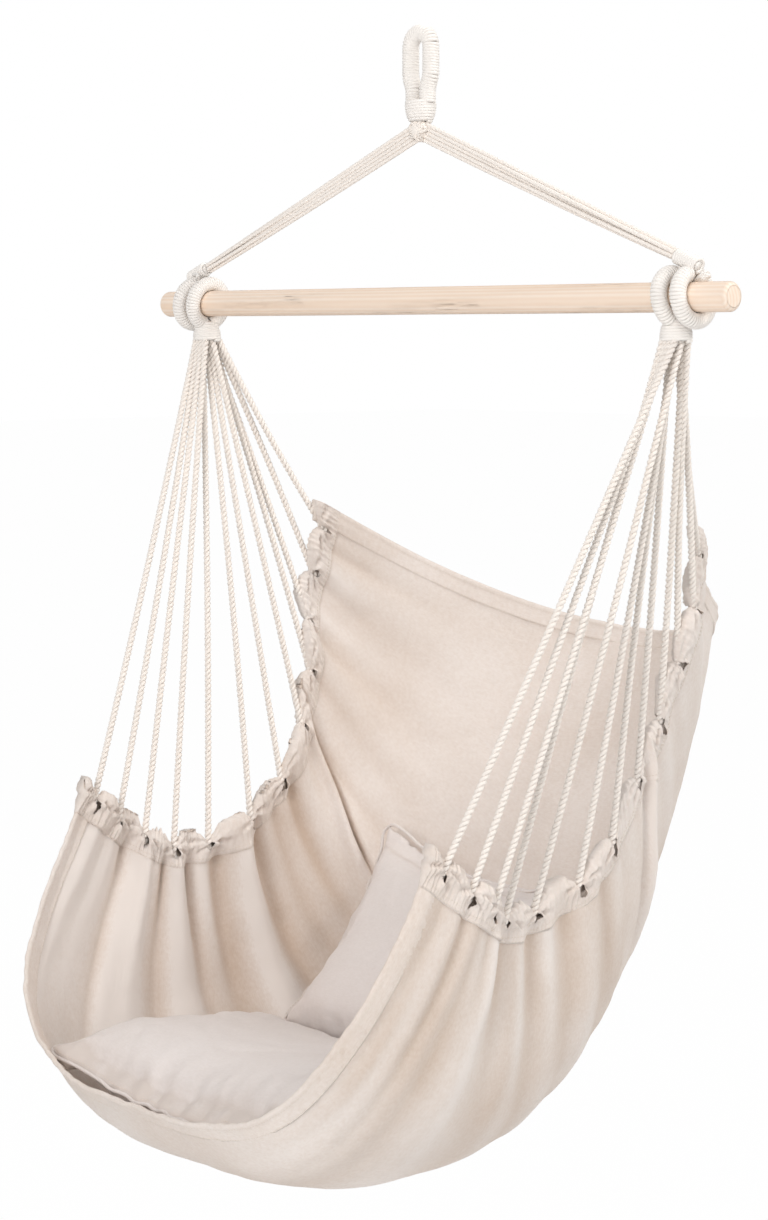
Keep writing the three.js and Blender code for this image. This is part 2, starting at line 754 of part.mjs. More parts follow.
function addCushions(cloth, frontHem) {
  const seat = cushion(seatWidth, seatLength, seatThickness);
  seat.rotateX(seatPitch);
  seat.translate(0, seatCentreY, -barDrop - slingDrop + seatThickness);
  const seatPiece = addPiece("seat_cushion", seat, "cushion");
  restOn(seatPiece, [cloth, frontHem], new THREE.Vector3(0, 0, -1));
  const back = cushion(backWidth, backLength, backThickness);
  back.rotateX(backPitch);
  back.translate(0, backCentreY, -backDrop);
  const backPiece = addPiece("back_cushion", back, "cushion");
  restOn(backPiece, [cloth, seatPiece], new THREE.Vector3(0, Math.sin(backPitch), -Math.cos(backPitch)));
}

// Ends of the serving cord: a frayed tail at the right end and a stopper knot at the left one
function addCordEnds() {
  const root = legEnd(-1);
  root.x += legStubLength / 4;
  root.y -= legStubDiameter / 2 + servingRadius + fit;
  const place = (share) => root.clone().addScaledVector(new THREE.Vector3(...share), tailLength);
  const points = tailShares.map(place);
  const curve = new THREE.CatmullRomCurve3(points);
  addPiece("serving_tail_right", tube(curve.getSpacedPoints(6), servingRadius, 8), "rope");
  const knot = new THREE.SphereGeometry(endKnotRadius, 10, 7);
  const out = harnessLoopX + loopOuter + endKnotRadius + fit;
  knot.translate(out, 0, -barDrop + barDiameter / 2 + endKnotRadius + fit);
  addPiece("serving_knot_left", knot, "rope");
}

addEye();
addThroat();
addBar();
for (const side of [1, -1]) {
  addLegRopes(side, addHarnessLoop(side));
  addSlingLoop(side);
}
const cloth = addCloth();
const frontHem = addHem("front_hem", 0);
addHem("back_hem", 1);
for (const side of [1, -1]) {
  const casing = addCasing(side);
  for (let i = 0; i < fanCordsPerSide; i += 1) addFanCord(side, i, casing);
}
addCushions(cloth, frontHem);
addCordEnds();

export default chair;
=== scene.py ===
"""Hammock chair: rope eye and harness, spreader bar, fanned cords, canvas sling and two cushions.

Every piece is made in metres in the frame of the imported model, dressed, and set on the body it
moves with. The sling's surface follows the same shares as the solid that it replaces.
"""

import logging
import math
from contextlib import contextmanager
from dataclasses import dataclass, field
from enum import Enum
from typing import Callable, Iterator, Sequence

import bmesh
import bpy
import numpy as np
from mathutils import Matrix, Vector, noise


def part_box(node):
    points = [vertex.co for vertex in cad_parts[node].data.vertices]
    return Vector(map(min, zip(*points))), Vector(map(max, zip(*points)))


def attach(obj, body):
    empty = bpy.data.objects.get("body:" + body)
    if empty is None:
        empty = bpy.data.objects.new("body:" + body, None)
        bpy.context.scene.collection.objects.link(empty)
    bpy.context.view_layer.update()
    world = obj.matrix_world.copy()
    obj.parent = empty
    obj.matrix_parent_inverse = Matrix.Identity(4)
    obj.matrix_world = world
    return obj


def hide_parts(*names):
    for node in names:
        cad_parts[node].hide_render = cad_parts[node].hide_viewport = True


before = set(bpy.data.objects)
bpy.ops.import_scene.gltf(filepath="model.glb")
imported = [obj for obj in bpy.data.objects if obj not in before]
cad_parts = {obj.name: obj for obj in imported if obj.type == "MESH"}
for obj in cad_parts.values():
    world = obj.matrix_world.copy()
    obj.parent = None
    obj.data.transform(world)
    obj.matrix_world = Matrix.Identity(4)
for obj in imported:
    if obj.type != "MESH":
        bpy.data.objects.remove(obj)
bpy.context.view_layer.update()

log = logging.getLogger("hammock_chair")
Array = np.ndarray
Socket = bpy.types.NodeSocket
Tree = bpy.types.NodeTree
Piece = bpy.types.Object
Triple = tuple[float, float, float]
Placer = Callable[[Array, Array, Array], Array]
ALONG_Y = np.array([0.0, 1.0, 0.0])
UP = np.array([0.0, 0.0, 1.0])


class Side(Enum):
    """The sitter's two sides; the value is the sign of X."""

    LEFT = 1
    RIGHT = -1

    @property
    def label(self) -> str:
        """The side's name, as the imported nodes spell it."""
        return self.name.lower()


class Body(Enum):
    """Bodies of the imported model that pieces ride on."""

    HANGER = "hanger"
    THROAT = "throat"
    KNOT = "knot"
    HARNESS = "harness"
    BAR = "bar"
    SLING = "sling"
    SEAT_PAD = "seat_pad"
    BACK_PAD = "back_pad"


@dataclass(frozen=True)
class ChairSizes:
    """The sizes that more than one sub-assembly follows."""

    bar_length: float = 0.9
    bar_diameter: float = 0.03
    bar_drop: float = 0.284
    serving: float = 0.0036
    loop_core: float = 0.0094
    loop_tilt: float = math.radians(8.0)
    fit: float = 0.00035
    neck_x: float = 0.375
    neck_length: float = 0.021
    cords: int = 12
    cloth_length: float = 1.18
    casing_depth: float = 0.044

    @property
    def loop_radius(self) -> float:
        """From the bar's middle to a loop's centre line, to a hundredth of a millimetre."""
        outer = self.loop_core / 2 + self.serving + 2 * self.fit
        return round((self.bar_diameter / 2 + outer + self.fit) / math.cos(self.loop_tilt), 5)

    @property
    def neck_foot(self) -> float:
        """Height of the bound necks' feet, where the fans start."""
        return -self.bar_drop - self.loop_radius - self.neck_length


# Shared node groups


class Graph:
    """A node tree that is wired as it is written."""

    def __init__(self, tree: Tree) -> None:
        """Takes the tree that nodes are added to."""
        self.tree = tree

    def node(
        self, kind: str, inputs: dict[str | int, object] | None = None, **settings: object
    ) -> bpy.types.Node:
        """Adds a node.

        Args:
            kind: Its type, without the ShaderNode start.
            inputs: Name or number of an input to what feeds it.
            settings: Its own properties.

        Returns:
            The node.
        """
        made = self.tree.nodes.new(f"ShaderNode{kind}")
        for key, value in settings.items():
            setattr(made, key, value)
        for key, value in (inputs or {}).items():
            self.feed(made.inputs[key], value)
        return made

    def feed(self, end: Socket, value: object) -> None:
        """Links an input to a socket, or sets its value.

        Args:
            end: The input.
            value: A socket, a number or a colour.
        """
        if isinstance(value, Socket):
            self.tree.links.new(value, end)
        else:
            end.default_value = value

    def math(self, operation: str, *values: Socket | float) -> Socket:
        """The output of a math node that up to three sockets or numbers feed."""
        return self.node("Math", dict(enumerate(values)), operation=operation).outputs[0]

    def vector(self, operation: str, inputs: dict[str | int, object]) -> Socket:
        """The output of a vector math node."""
        return self.node("VectorMath", inputs, operation=operation).outputs[0]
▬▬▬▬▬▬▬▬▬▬
_TASK DETAILS_
Everything from the line containing "the left one" down to the line containing "obj.parent = empty" should be repeated exactly, with both end lines kept and no other lines added.

_PROBLEM SOLUTION_
// Ends of the serving cord: a frayed tail at the right end and a stopper knot at the left one
function addCordEnds() {
  const root = legEnd(-1);
  root.x += legStubLength / 4;
  root.y -= legStubDiameter / 2 + servingRadius + fit;
  const place = (share) => root.clone().addScaledVector(new THREE.Vector3(...share), tailLength);
  const points = tailShares.map(place);
  const curve = new THREE.CatmullRomCurve3(points);
  addPiece("serving_tail_right", tube(curve.getSpacedPoints(6), servingRadius, 8), "rope");
  const knot = new THREE.SphereGeometry(endKnotRadius, 10, 7);
  const out = harnessLoopX + loopOuter + endKnotRadius + fit;
  knot.translate(out, 0, -barDrop + barDiameter / 2 + endKnotRadius + fit);
  addPiece("serving_knot_left", knot, "rope");
}

addEye();
addThroat();
addBar();
for (const side of [1, -1]) {
  addLegRopes(side, addHarnessLoop(side));
  addSlingLoop(side);
}
const cloth = addCloth();
const frontHem = addHem("front_hem", 0);
addHem("back_hem", 1);
for (const side of [1, -1]) {
  const casing = addCasing(side);
  for (let i = 0; i < fanCordsPerSide; i += 1) addFanCord(side, i, casing);
}
addCushions(cloth, frontHem);
addCordEnds();

export default chair;
=== scene.py ===
"""Hammock chair: rope eye and harness, spreader bar, fanned cords, canvas sling and two cushions.

Every piece is made in metres in the frame of the imported model, dressed, and set on the body it
moves with. The sling's surface follows the same shares as the solid that it replaces.
"""

import logging
import math
from contextlib import contextmanager
from dataclasses import dataclass, field
from enum import Enum
from typing import Callable, Iterator, Sequence

import bmesh
import bpy
import numpy as np
from mathutils import Matrix, Vector, noise


def part_box(node):
    points = [vertex.co for vertex in cad_parts[node].data.vertices]
    return Vector(map(min, zip(*points))), Vector(map(max, zip(*points)))


def attach(obj, body):
    empty = bpy.data.objects.get("body:" + body)
    if empty is None:
        empty = bpy.data.objects.new("body:" + body, None)
        bpy.context.scene.collection.objects.link(empty)
    bpy.context.view_layer.update()
    world = obj.matrix_world.copy()
    obj.parent = empty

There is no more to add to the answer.